What must be the direction of the initial velocity of the particle if it is to reach the point
x= a,2mv0/qB, y=0, z=0 in the least possible time?

Assumtions:
1. If the transverse deflections are small, we can regard this velocity as constant and can say that the particle spends time t=l/vz in the field.
2. The magnetic field gives the particle an acceleration in both the Y and Z direction which results in deflction in the Y direction?

The equation given in the text is tan(theta)y= ayt/vx = eEl/mv2x
but it honestly doesn't state what this is or how it is derived.

I know this is alot of questioning, but any little bit helps. I'm still really trying to figure out what exactly is happening in the problem and how they came to use the equation.

Thanks.

2. Sep 26, 2008

### buffordboy23

According to the problem statement, the magnitude of the velocity is constant; it is the direction of the velocity vector that must be changing.

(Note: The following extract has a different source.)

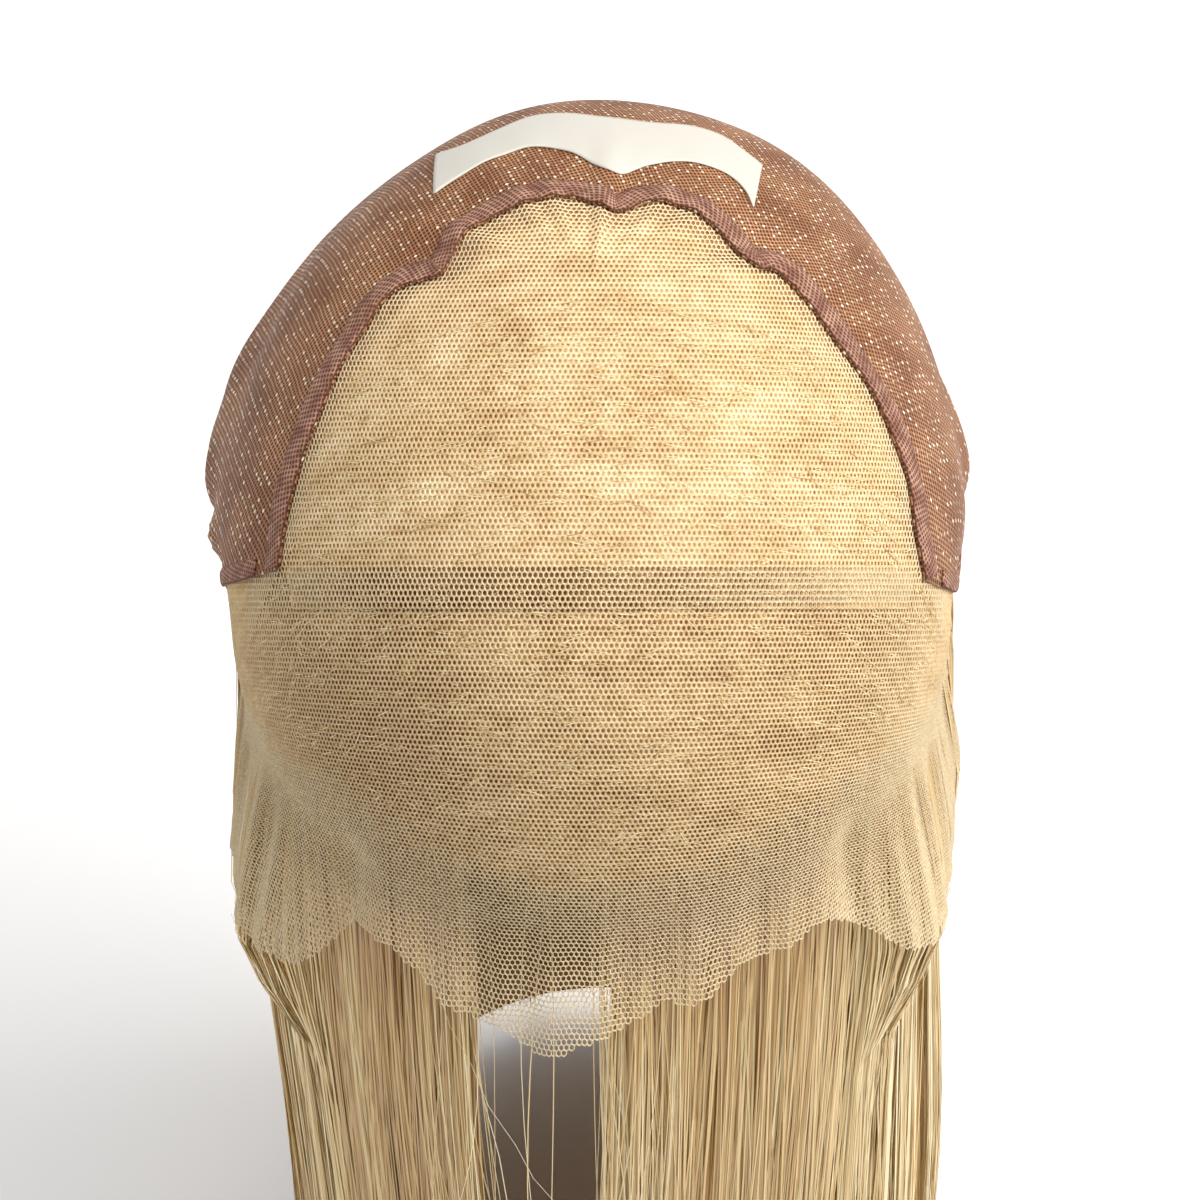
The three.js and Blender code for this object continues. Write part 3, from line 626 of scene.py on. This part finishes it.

This vector equation describes the force on the particle:

$$\vec{F} = q\vec{v}\times\vec{B}$$

or equivalently, the magnitude of the force is

$$F = qvBsin\theta$$

Therefore, since the initial velocity is perpendicular to the magnetic field vector, there is no force in the z-direction. As a consequence, this reduces to a two-dimensional problem since the path of the particle is initially at z=0 and the path of the particle ends at z=0 for the z-dimension. So what you have is uniform circular motion in the xy-plane. Draw a picture to help see this; note that +q and -q revolve in different directions.

3. Sep 26, 2008

### gabbagabbahey

I see an E in this equation (perhaps one that is directed in the x direction?), is there also an electric field present here?

If so set up the equation of motion for the particle:

$$m \ddot{\vec{r}}=m (\ddot{x}\hat{x}+\ddot{y}\hat{y}+\ddot{z}\hat{z})= \vec{F}_{net}=q(\vec{E} + \vec{v} \times \vec{B})$$

Your given that $$\vec{B}=B\hat{z}$$, so

$$\vec{v} \times \vec{B}= \begin{vmatrix} \hat{x} & \hat{y} & \hat{z} \\ \dot{x} & \dot{y} & \dot{z} \\ 0 & 0 & B \end{vmatrix}=B\dot{y}\hat{x}-B\dot{x}\hat{y}$$

$$\Rightarrow m (\ddot{x}\hat{x}+\ddot{y}\hat{y}+\ddot{z}\hat{z})= q(\vec{E} +B\dot{y}\hat{x}-B\dot{x}\hat{y})$$

So just find the general solutions for $$x(t),y(t),z(t)$$ and substitute the initial conditions:

$$x(0)=y(0)=z(0)=0, \quad \dot{x}(0)=v_{0x}, \quad \dot{y}(0)=v_{0y}, \quad \dot{z}(0)=v_{0z}$$

to find the solutions for a given initial velocity $$v_0$$.

Then compute the time $$t_0$$ it takes to get to the point (a,0,0) and find which values of $$v_{0x},v_{0y},v_{0z}$$ minimize $$t_0$$.

Last edited: Sep 26, 2008